A crise desencadeada pelas acusações de que a Presidente terá agido em conluio com uma amiga de infância para extorquir dinheiro a vários empresários parece ter acordado politicamente os sul-coreanos. Durante vários fins-de-semana consecutivos, milhões de pessoas encheram avenidas inteiras de Seul para pedirem a demissão de Park.

Essa mobilização parece ter continuidade nas urnas de voto. Mais de dez milhões já votaram através do voto antecipado, segundo o Financial Times, e as sondagens indicam que as eleições desta terça-feira vão registar uma participação histórica. É entre os mais jovens – tradicionalmente mais apáticos em relação à política – que o desejo de mudança é maior. Mais de 90% dos eleitores entre os 19 e os 29 anos dizem que vão votar, de acordo com uma sondagem Gallup, citada pela Reuters.

“Estamos agora bem cientes de como é importante escolher o líder certo, uma vez que já sabemos o que acontece quando escolhemos a pessoa errada para o lugar mais elevado”, disse à agência estatal Yonhap o estudante Jung Su-jin, de 24 anos.
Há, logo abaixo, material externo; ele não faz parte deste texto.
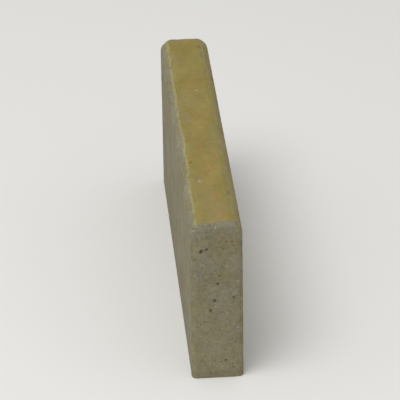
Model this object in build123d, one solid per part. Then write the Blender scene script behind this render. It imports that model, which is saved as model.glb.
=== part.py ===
from build123d import *
import os

# A concrete edging kerb, pressed as one stone. Its flat top falls away to both side faces in
# eased shoulders, its end faces have rounded arrises, and its base is square, as such a stone
# leaves its mould. Millimetres, +Z up. The length runs along Y and the width along X. The
# origin is at the middle of the base, on which the stone stands.

# The stone over all
LENGTH = 500.0
WIDTH = 60.0
HEIGHT = 200.0

# The shoulders, the sloped strips between the flat top and the side faces
SHOULDER_WIDTH = 10.0
SHOULDER_DROP = 10.0
CREST_RADIUS = 10.0  # where the flat top turns over into a shoulder
CHEEK_RADIUS = 12.0  # where a shoulder turns down into its side face

# The end faces
END_RADIUS = 6.0  # arris down both upright edges and over the top


def sharp_section():
    """The stone seen from its end, before its corners are eased."""
    side = WIDTH / 2
    crest = side - SHOULDER_WIDTH
    cheek = HEIGHT - SHOULDER_DROP
    right = Polyline((0, 0), (side, 0), (side, cheek), (crest, HEIGHT), (0, HEIGHT))
    return make_face(right + mirror(right, Plane.YZ))


def eased_section():
    """The same section with a round at each end of both shoulders, standing on XZ."""
    section = sharp_section()
    section = fillet(section.vertices().group_by(Axis.Y)[-1], CREST_RADIUS)
    cheek = HEIGHT - SHOULDER_DROP
    cheeks = section.vertices().filter_by_position(Axis.Y, cheek, cheek)
    return Plane.XZ * fillet(cheeks, CHEEK_RADIUS)


def end_arrises(stone):
    """The edges round both end faces, except along the base."""
    ends = stone.faces().filter_by(Plane.XZ)
    return [edge for end in ends for edge in end.edges().sort_by(Axis.Z)[1:]]


def kerb_stone():
    """The whole stone: its section drawn out to its length, with its end arrises rounded."""
    stone = extrude(eased_section(), LENGTH / 2, both=True)
    return fillet(end_arrises(stone), END_RADIUS)


os.makedirs("parts", exist_ok=True)
export_step(kerb_stone(), "parts/kerb_stone.step")
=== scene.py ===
# The looks of a concrete edging kerb: the cast stone with its relief and its finish, on a plain
# stage. Metres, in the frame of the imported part: the length runs along Y, the width along X,
# and the origin is at the middle of the base.
import math
import random
from collections import namedtuple

import bmesh
import bpy
import numpy as np
from mathutils import Matrix, Vector, kdtree, noise


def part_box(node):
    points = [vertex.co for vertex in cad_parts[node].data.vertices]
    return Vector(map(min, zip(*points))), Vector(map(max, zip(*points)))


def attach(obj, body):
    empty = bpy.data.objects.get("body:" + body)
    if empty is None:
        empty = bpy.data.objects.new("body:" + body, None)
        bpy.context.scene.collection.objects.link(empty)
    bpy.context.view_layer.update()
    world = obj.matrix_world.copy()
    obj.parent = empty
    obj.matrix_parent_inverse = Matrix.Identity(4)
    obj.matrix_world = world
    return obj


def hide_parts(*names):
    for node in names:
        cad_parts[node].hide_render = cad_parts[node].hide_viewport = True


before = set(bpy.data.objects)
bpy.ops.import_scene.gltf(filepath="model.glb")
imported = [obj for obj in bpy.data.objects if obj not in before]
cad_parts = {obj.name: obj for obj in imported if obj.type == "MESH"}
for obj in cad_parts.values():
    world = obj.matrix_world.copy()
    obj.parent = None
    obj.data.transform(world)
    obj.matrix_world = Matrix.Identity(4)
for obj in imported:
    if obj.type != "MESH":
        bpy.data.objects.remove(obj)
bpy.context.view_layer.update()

MM = 0.001
LOW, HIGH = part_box("kerb_stone")
WIDTH = HIGH.x - LOW.x
LENGTH = HIGH.y - LOW.y
HEIGHT = HIGH.z - LOW.z

# The stone's rounded forms, as its solid has them
SHOULDER_WIDTH = 10 * MM
SHOULDER_DROP = 10 * MM
CREST_RADIUS = 10 * MM
CHEEK_RADIUS = 12 * MM
END_RADIUS = 6 * MM

# How closely the surface is divided
ROUND_STEP = 1.2 * MM
TOP_STEP = 1.6 * MM
SIDE_STEP = 2.3 * MM
LENGTH_STEP = 2.1 * MM
THINNEST_ROW = 0.6 * MM
RIM_HOLD = 3  # the power with which an end's rows return to the rim's own heights
FINE_CUTS = 2  # extra cuts through each edge near a hole or chip
SHARP_TURN = 50  # degrees between faces that meet in a sharp edge

# Relief of the pressed faces, which only takes away from the plain form
WAVE = 0.35 * MM
WAVE_SIZE = 70 * MM
UNEVEN = 0.3 * MM
UNEVEN_SIZE = 7 * MM
WEAR = 1.0 * MM
WEAR_SIZE = 14 * MM
WEAR_LEVEL = 0.35  # the wear where its noise is even
ARRIS_TURN = 0.07  # how far a normal leaves the flat faces on a full arris
FOOT_REACH = 3.0 * MM  # how far from the rim of the base its wear reaches
OCTAVE_FADE = 1.0  # how fast the finer octaves of the relief weaken
OCTAVE_STEP = 2.0  # how much finer each octave is than the one before
RELIEF_SHIFT = (17.3, 5.9, 11.7)  # how far apart two seeds lie in the relief's noise

# Holes left by air, and chips off the arrises
SIDE_HOLES = 95
END_HOLES = 15
TOP_HOLES = 5
HOLE_RADIUS = (0.9 * MM, 2.4 * MM)
HOLE_DEPTH = 0.75  # of its radius
HOLE_RARITY = 2.5  # how much rarer the wide ones are
LOW_BIAS = 1.35  # how much more of them lie near the base
CHIPS = 26
CHIP_RADIUS = (1.8 * MM, 5.5 * MM)
CHIP_DEPTH = 0.32  # of its radius
RAGGED = 0.5  # how uneven the outlines are
RAGGED_SIZE = 2.2 * MM
SCOOP_WALL = 2.0  # how steeply the walls fall to the floor of a hole
SEED = 11

# The camera, in degrees and metres from the middle of the flat top, and its lens
CAMERA_AZIMUTH = -4.0
CAMERA_ELEVATION = 26.3
CAMERA_DISTANCE = 3.3
CAMERA_ROLL = 0.95
CAMERA_LENS = 250
AIM_HEIGHT = 0.098

# The stage
FLOOR_FULL = 1.4  # the floor is whole up to here, and gone at its reach
FLOOR_REACH = 4.5
FLOOR_ROUGHNESS = 0.9
AMBIENT = 0.60  # the world's strength as light
BACKDROP = 0.77  # and as the camera sees it
LAMP_SIZE = 2.2
LAMP_POWER = 58
LAMP_PLACE = Vector((-1.1, -1.1, 3.2))


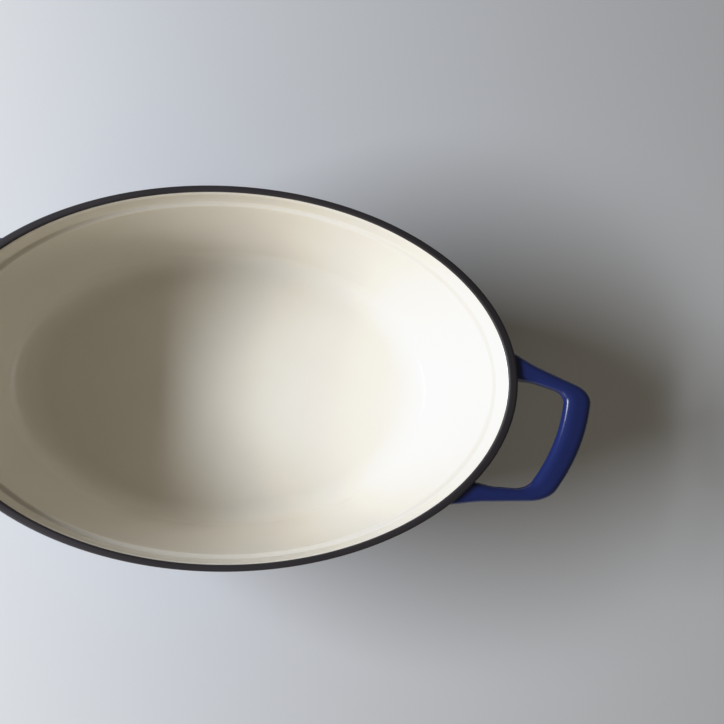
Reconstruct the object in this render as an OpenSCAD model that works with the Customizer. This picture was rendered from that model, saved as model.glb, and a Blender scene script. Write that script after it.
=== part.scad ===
// Enamelled cast iron dutch oven: an open oval pot with two loop handles.
// Every shape is drawn on a round plan about the Z axis, and then stretched along X into the oval.
// Where the mouth is as long as it is wide, the pot is a round one.

/* [Mouth and height] */
// Inside width of the mouth, across the pot
mouth_width = 210; // [200:2:240]
// Inside length of the mouth, along the pot
mouth_length = 324; // [240:2:340]
// Height from the surface that the pot stands on to the top of the rim
pot_height = 105; // [95:1:120]

/* [Wall and floor] */
// Thickness of the wall and the floor, with their coats
wall = 4.5; // [4:0.1:5.5]
// How far the wall leans in towards the floor, in degrees
wall_lean = 8.5; // [7:0.5:11]
// Radius of the round between the wall and the floor, inside
floor_round = 15; // [12:0.5:18]

/* [Rim] */
// Width of the rim's top, across the pot
rim_width = 3.8; // [3.4:0.1:4.4]
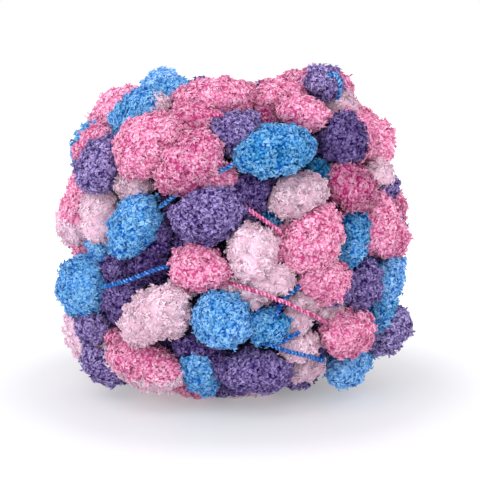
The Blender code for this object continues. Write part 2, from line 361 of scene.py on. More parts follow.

São eleitores como Jung que podem decidir as eleições a favor de Moon, esperando que ele seja uma antítese de Park. A sua história pessoal indica que podem estar certos. Nos anos 1970, Moon chegou a ser preso por ter participado em protestos estudantis contra a ditadura liderada por Park Chung-hee, pai da ex-Presidente, contra quem perdeu as eleições presidenciais de 2012.

Moon prometeu apertar as regras de funcionamento dos chaebol, os grandes conglomerados empresariais que mantêm relações muito próximas com o poder político. O candidato diz ainda que, se for eleito, não vai morar na Casa Azul, a residência oficial do Presidente.